Kiyosaki notes that the world is filled with "financial predators"—and they aren't always obvious criminals. Many are institutions we love, trust, or respect. He identifies five major predators you must protect your wealth from:

 1. Bureaucrats (Taxes): Taxes are the single largest expense for most citizens. While necessary for a civilized society, government bureaucrats specialize in spending money, not making it. To minimize what you legally pay, you must understand how different incomes are taxed. Earned income (your 9-to-5 paycheck) faces the highest tax burden with the least protection. Portfolio income (stocks and bonds) and passive income (real estate) offer far superior tax advantages.

 2. Partners: Life changes, and unfortunately, roughly half of marriages end in divorce. Having an exit strategy, like a prenuptial agreement or a business buy-sell agreement, isn't cynical—it’s financially intelligent.

 3. Lawyers: We live in a highly litigious society where people look for any excuse to sue. To protect yourself, smart investors follow three rules: keep nothing of value in your personal name, purchase personal liability insurance before you need it, and hold assets inside protected legal structures like a Limited Liability Company (LLC).

 4. Brokers: The word "broker" is often just a fancy term for a salesperson. Most people take financial advice from people who make money on transactions, not from actual wealth. Warren Buffett famously said, "Wall Street is the only place people drive to in their Rolls-Royce to take advice from people who ride the subway." Look for brokers who prioritize long-term relationships and personally invest in what they sell.

 5. Businesses: Every store and corporation has something to sell. Always ask yourself: Is this purchase making me richer, or is it only making the business richer?


 Financial IQ #3: Budgeting Your Money
When most people face a budget deficit (spending more than they earn), their first instinct is to cut back on expenses. Kiyosaki offers a counterintuitive approach: Focus on increasing your income rather than lowering your lifestyle.

To create a true budget surplus, you actually need to increase a very specific type of expense: paying yourself first.
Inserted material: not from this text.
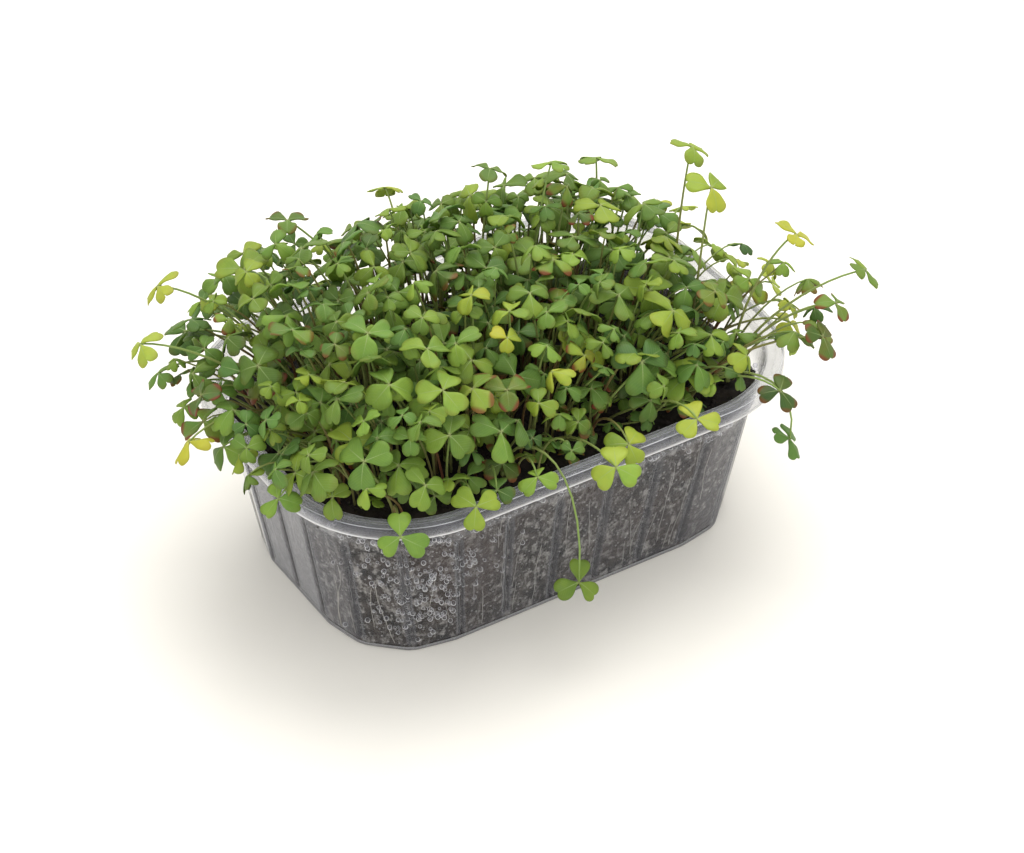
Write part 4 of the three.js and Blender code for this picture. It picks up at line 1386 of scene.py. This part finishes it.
def blade_points(leaf):
    """Points spread over a leaf's three leaflets."""
    axes, size = leaf_axes(leaf), leaf["leaflet"]
    along, share = np.meshgrid(BLADE_ALONG, BLADE_ASIDE)
    along, aside = along.ravel() * size, (share * np.minimum(along, SIDE_WIDTH)).ravel() * size
    return np.vstack([leaflet_surface(leaf, axes, index, along, aside, 0 * along)
                      for index in range(LEAFLETS)])


def free_of_tray(points, least):
    """The same test as clear_of_tray, for many points at once."""
    low = points[points[:, 2] < RIM_TOP + RIM_ROOM]
    over_x = np.maximum(np.abs(low[:, 0]) - (RIM_HALF[0] - RIM_CORNER), 0)
    over_y = np.maximum(np.abs(low[:, 1]) - (RIM_HALF[1] - RIM_CORNER), 0)
    outside = np.hypot(over_x, over_y) - RIM_CORNER
    inside = -outside - FLANGE_WIDTH - WALL_ROOM
    over_soil = low[:, 2] > SOIL_LEVEL + least
    return bool(np.all((outside > RIM_ROOM) | ((inside > RIM_ROOM) & over_soil)))


def small_base(lot, x, y):
    """Where a small seedling stands: under its leaf, or nearer to the middle, within the wall."""
    half, corner = wall_outline(SOIL_LEVEL, CAD_SHEET + GROOVE_DEPTH + CAD_SOIL_GAP)
    place = [x * ROOT_PULL[0] + lot.uniform(-BASE_JITTER, BASE_JITTER),
             y * ROOT_PULL[1] + lot.uniform(-BASE_JITTER, BASE_JITTER)]
    while outside_by(place, half, corner) > -BASE_MARGIN:
        place = [ROOT_RETREAT * place[0], ROOT_RETREAT * place[1]]
    return place


def small_leaf(lot, place, outer, attempt, share):
    shift = SMALL_SHIFT * attempt
    at = [place[0] + lot.uniform(-shift, shift), place[1] + lot.uniform(-shift, shift),
          place[2] + lot.uniform(-shift, shift)]
    return {
        "at": at,
        "arch": OUTER_ARCH if outer and at[2] < RIM_TOP + ARCH_BELOW else lot.uniform(PLAIN_ARCH, 0),
        "leaflet": lot.uniform(*SMALL_LEAFLET) * (1 - SMALL_SHRINK * share),
        "slack": 1,
        "bow": [lot.uniform(-STEM_BOW, STEM_BOW), lot.uniform(-STEM_BOW, STEM_BOW)],
        "lean": [LEAN_OUT * at[0] / RIM_HALF[0] + lot.uniform(-SMALL_LEAN, SMALL_LEAN),
                 LEAN_OUT * at[1] / RIM_HALF[1] + lot.uniform(-SMALL_LEAN, SMALL_LEAN)],
        "heading": [at[0] / RIM_HALF[0] + lot.uniform(-1, 1), at[1] / RIM_HALF[1] + lot.uniform(-1, 1)],
        "droop": [lot.uniform(*SMALL_DROOP) for _ in range(LEAFLETS)],
        "fold": lot.uniform(*SMALL_FOLD),
    }


def small_places(lot):
    """Where small leaves may stand: all over the canopy, then more at its front right corner."""
    for step in range(SMALL_STEPS):
        x = (2 * (((step + 0.5) * STEP_X) % 1) - 1) * CANOPY_HALF[0]
        y = (2 * (((step + 0.5) * STEP_Y) % 1) - 1) * CANOPY_HALF[1]
        if outside_by([x, y], CANOPY_HALF, CANOPY_CORNER) > 0:
            continue
        x, y = x + CANOPY_MIDDLE[0], y + CANOPY_MIDDLE[1]
        outer = outside_by([x, y], RIM_HALF, RIM_CORNER) > -EDGE_BELT
        back = y > BACK_FROM and x < BACK_TO
        if lot.random() < (BARE_FRONT if outer and y < FRONT_TO else BARE_BACK if back else 0):
            continue
        least = RIM_TOP + OVER_RIM if outer else SMALL_LOWEST
        z = max(canopy_top(x, y) - SMALL_DEPTH * lot.random() ** 2, least)
        yield [x, y, z], outer, step / SMALL_STEPS
    for step in range(CORNER_STEPS):
        x, y = lot.uniform(*CORNER_X), lot.uniform(*CORNER_Y)
        outer = outside_by([x, y], RIM_HALF, RIM_CORNER) > -EDGE_BELT
        z = lot.uniform(RIM_TOP + OVER_RIM if outer else SMALL_LOWEST, CORNER_HIGH)
        yield [x, y, z], outer, step / CORNER_STEPS


def small_leaves():
    """Small leaves with the places that their stems stand in, where each has room."""
    space = Voxels()
    for root, leaves in zip(canopy.roots, canopy.leaves):
        for leaf in leaves:
            space.fill(curve_points(stem_curve(root, leaf)))
            space.fill(blade_points(leaf))
    lot = random.Random(SMALL_SEED)
    grown = []
    for place, outer, share in small_places(lot):
        for attempt in range(SMALL_TRIES):
            leaf = small_leaf(lot, place, outer, attempt, share)
            base = small_base(lot, place[0], place[1])
            curve = stem_curve(base, leaf)
            stem, blade = curve_points(curve), blade_points(leaf)
            bare = stem[:-SMALL_TIP]
            if (enters_well(leaf, curve) and free_of_tray(stem, 0)
                    and free_of_tray(blade, SOIL_ROOM)
                    and space.is_free(blade) and space.is_free(bare)):
                space.fill(blade)
                space.fill(bare)
                grown.append((base, leaf))
                break
    return grown


def make_small_leaves():
    lot = random.Random(SMALL_SEED)
    groups = [Greenery() for _ in range(SMALL_GROUPS)]
    for base, leaf in small_leaves():
        look = leaf_look(lot, leaf)
        share = (leaf["at"][0] / CANOPY_HALF[0] + GROUP_REACH) / (2 * GROUP_REACH)
        group = groups[min(max(int(share * SMALL_GROUPS), 0), SMALL_GROUPS - 1)]
        group.add_stem(hub_curve(base, leaf), SMALL_SIDES, SMALL_RINGS, look)
        group.add_leaf(leaf, LIGHT_LEAFLET, look)
    for index, group in enumerate(groups):
        group.piece(f"small_seedlings_{index + 1}", greenery, "leaf_mid")


make_small_leaves()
The 30% Rule: Treat your personal savings and investments as your primary, mandatory expense.
 
When Kiyosaki and his wife Kim were newlyweds struggling with bills, they hired a bookkeeper and instructed her to take 30% of all incoming money off the top to put directly into their asset column. Even when they ran short on cash to pay their regular bills, they refused to dip into that asset fund. Instead, they used that financial pressure to spark Financial IQ #1—hustling, consulting, and finding creative ways to make more money to cover the difference.


 Financial IQ #4: Leveraging Your Money

Leverage simply means doing more with less. Leaving your money in a basic savings account offers zero leverage. Buying a property, however, where the bank allows you to put down 20% while they supply the other 80%, is classic financial leverage.

Many traditional advisors claim leverage is incredibly risky. Kiyosaki argues that leverage is only risky when you have no control over the asset.

 
Safer (Leverage can be applied with minimal risk) 

Leverage also extends far beyond cash.

True wealth builders leverage:
Other People's Time (OPT): Outsourcing administrative tasks so you can focus on high-value growth.
Other People's Knowledge (OPK): Hiring specialists who can do a job in one hour that would take you twenty.

 Networks: Utilizing your connections to gain access to the right mentors, partners, and opportunities.


 Financial IQ #5: Improving Your Financial Information

We live in the Information Age, where access to the right data can turn a teenager into a billionaire overnight. Conversely, operating on outdated information is a massive financial liability.
Many people are financially struggling today because they are relying on Industrial Age advice: *"Go to school, get good grades, and find a secure job."* In modern times, the amount of information in the world doubles every 18 months. What worked two years ago might be completely obsolete today.
Treat your financial knowledge like the food in your grocery cart. Just as you check the expiration date on a container of yogurt, you must constantly audit your own brain to ensure your financial strategies haven't expired. Continuous self-education is the ultimate shield against financial stagnation.